The “You’re Being Selfish” Fight
The issue: Your partner can skip doctor’s appointments and ultrasounds, while your schedule is crazy. On the flip side, your partner says you’re so obsessed with pregnancy that you never talk about anything else anymore! You’re the only one who’s pregnant, and that can feel isolating.
How to handle: Make some pregnant friends who you can commiserate with about swollen feet and endless OB visits, but make sure to be upfront with your partner about what you want and need from them, both during pregnancy and after. “As the pregnant person, your partner will never be able to guess what you need, so you need to be able to ask for it,” advises Tina B. Tessina, PhD, psychotherapist and author of Money, Sex and Kids: Stop Fighting About the Three Things That Can Ruin Your Marriage.
As much as you need your partner to be there for you, you'll need to figure out a way to support them too. “The big theme is trust,” adds Gottman. “Both people want to know, ‘will you be there for me, are we in this together?’ Tell your partner how you plan to make time for them and for baby, so all these changes don’t mean they're off your VIP list."
Looking for some tips on how to broach that conversation? Certain apps, like Lasting, can help you develop better communication and conflict skills to keep the health of your relationship going strong.
The Sex Fight
The issue: You look hot with that pregnancy glow and bigger boobs, and your partner can’t help but be turned on (I mean, have you seen you lately?). And maybe you're into it—or maybe the only thing you want to be intimate with is your sleep mask and pillow. After all, dealing with some of the common but embarrassing pregnancy sex problems can be less than a turn-on.
How to handle: Laugh. “Humor is critical,” Gottman says. Joke about the silly, gross things that could happen during sex and be comfortable with each other. “Focus on what you do want versus what you don’t and what intimacy you are up for,” Berens suggests. If you’re not feeling well, explain that’s why you’re not up for sex—not that you don't find your partner as attractive anymore—and find other ways to be close, even if it’s a snuggle session on the couch.
The In-Laws Fight
The issue: You thought you had the whole in-law relationship down, but getting pregnant opens up a whole new slew of sensitive subjects. Your in-laws could be making comments about your pregnancy weight gain, demanding you consider certain baby names or even asking that you raise the baby a certain way—trust us, we’ve heard it all. You want your partner to step in and set up some boundaries, since it's their family, but that can be easier said than done.

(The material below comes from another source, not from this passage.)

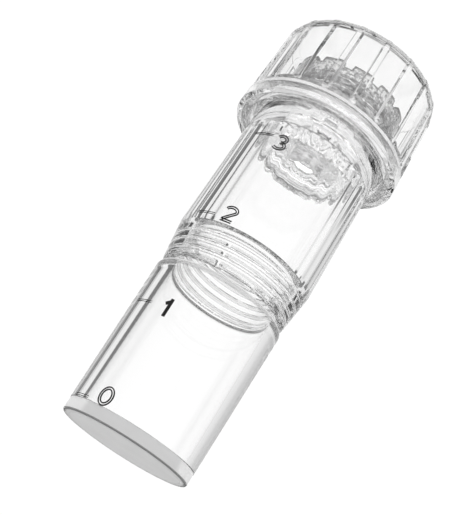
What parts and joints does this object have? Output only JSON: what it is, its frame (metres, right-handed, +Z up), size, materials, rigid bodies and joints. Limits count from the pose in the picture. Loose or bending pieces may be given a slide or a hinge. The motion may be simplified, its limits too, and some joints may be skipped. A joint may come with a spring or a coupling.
{
  "type": "micro-needle serum applicator bottle",
  "caption": "Clear graduated serum bottle in two screwed halves, with a spring-loaded micro-needle stamp head under a ribbed screw cap.",
  "frame": {"origin": "centre of the flat bottom face", "axes": "+Z up the bottle, from the base to the cap; the scale faces -Y, a little to -X"},
  "size_m": [0.019, 0.019, 0.0477],
  "materials": {
    "clear_body": "crystal clear polished moulding",
    "clear_cap": "crystal clear polished moulding",
    "clear_insert": "clear moulding",
    "frosted_base": "clear disc with a pale welded face",
    "scale_print": "dark graduation marks",
    "silicone": "translucent silicone",
    "valve_plastic": "natural white plastic",
    "steel": "bright stainless steel"
  },
  "bodies": {
    "container_body": {"base_disc": "frosted_base", "container": "clear_body", "lower_scale": "scale_print"},
    "joint_seal": {"joint_gasket": "silicone"},
    "barrel_body": {"upper_barrel": "clear_body", "upper_scale": "scale_print", "outlet_plug": "clear_insert", "plug_o_ring": "silicone", "valve_seat_washer": "silicone", "spring_cup": "clear_insert", "return_spring": "steel", "guard_seal": "silicone", "needle_guard": "clear_insert"},
    "needle_body": {"needle_plate": "clear_insert", "needles": "steel", "valve_stem": "valve_plastic"},
    "cap_seal": {"cap_seal_ring": "silicone"},
    "cap_body": {"outer_cap": "clear_cap", "cap_thread_insert": "clear_insert", "cap_retaining_ring": "clear_cap"}
  },
  "joints": [
    {"name": "barrel_rise", "type": "slide", "parent": "container_body", "child": "joint_seal", "axis": [0, 0, 1], "range_m": [0, 0.0039]},
    {"name": "barrel_unscrew", "type": "hinge", "parent": "joint_seal", "child": "barrel_body", "pos_m": [0, 0, 0.0195], "axis": [0, 0, 1], "range_deg": [0, 1441]},
    {"name": "needle_press", "type": "slide", "parent": "barrel_body", "child": "needle_body", "axis": [0, 0, -1], "range_m": [0, 0.0006], "stiffness_N_per_m": 500, "springref_m": -0.0006, "deforming": ["return_spring"]},
    {"name": "cap_rise", "type": "slide", "parent": "barrel_body", "child": "cap_seal", "axis": [0, 0, 1], "range_m": [0, 0.00351]},
    {"name": "cap_unscrew", "type": "hinge", "parent": "cap_seal", "child": "cap_body", "pos_m": [0, 0, 0.0405], "axis": [0, 0, 1], "range_deg": [0, 811]}
  ],
  "couplings": [
    {"joint": "barrel_unscrew", "follows": "barrel_rise", "rad_per_m": 6444.3},
    {"joint": "cap_unscrew", "follows": "cap_rise", "rad_per_m": 4027.7}
  ]
}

How to handle: Team up. “This issue boils down to the fundamental issue of who comes first,” Gottman says. You and your partner are your future baby’s parents, not anyone else, so ultimately the two of you should be the ones making parenting decisions together. Pick your battles—and deal with non-important issues with a secret eye-roll. If it’s a big issue, set the expectation (nicely) that your partner is going to have to tell their folks to back off. There’s no reason to be dramatic or rude about it, though. “Try to understand how your partner relates to his or her parents and their customs, and try not to take offense too easily,” Tessina says. “And don’t forget—these are your future child’s grandparents and can be the biggest help you’ll ever have.”
The Money Fight
The issue: Chances are, neither of you had any idea having a baby could cost more than $30,000, and agreeing on how much to spend on what can be stressful.
How to handle: Make an actual budget together. It sounds simple, but not enough people do this! And seriously, do it right away. The earlier you can figure out your finances and where they’ll go, the easier it will be to stick to the budget. You’ll prioritize together, so you won’t ever have to have the “I can’t believe you bought the $1,000 stroller!” argument. “Figure out how you can honor each other’s style in a mutually agreed on budget range,” Berens says. “Share what your fears are, and how money was treated in your home growing up. Understanding where your partner is coming from will help you disagree constructively.”
The “Hormones Did It” Fight
The issue: There will be times on the pregnancy roller coaster that your hormones, aches and pains will express themselves in a version of yourself you’ve never seen before. Maybe your partner says something you’ve always found hysterical but now irritates you, or maybe what they thinks is an innocent joke hurts you and makes you cry. Chances are, these mini-meltdowns will surprise you as well.
How to handle: Give your evil twin a nickname! “Name your moods,” Berens says. “Make up the funniest, most stupid names you can think of—like Hormonal Helen or Freaky Fran—or have a silly gesture you make to show that you would stop yourself from reacting a certain way if you could.” When Screamy Sarah shows up, your partner will know to give you some space, and the depersonalizing of your behavior will give you both confidence this is not who you really are. Bonus: You may even start laughing instead.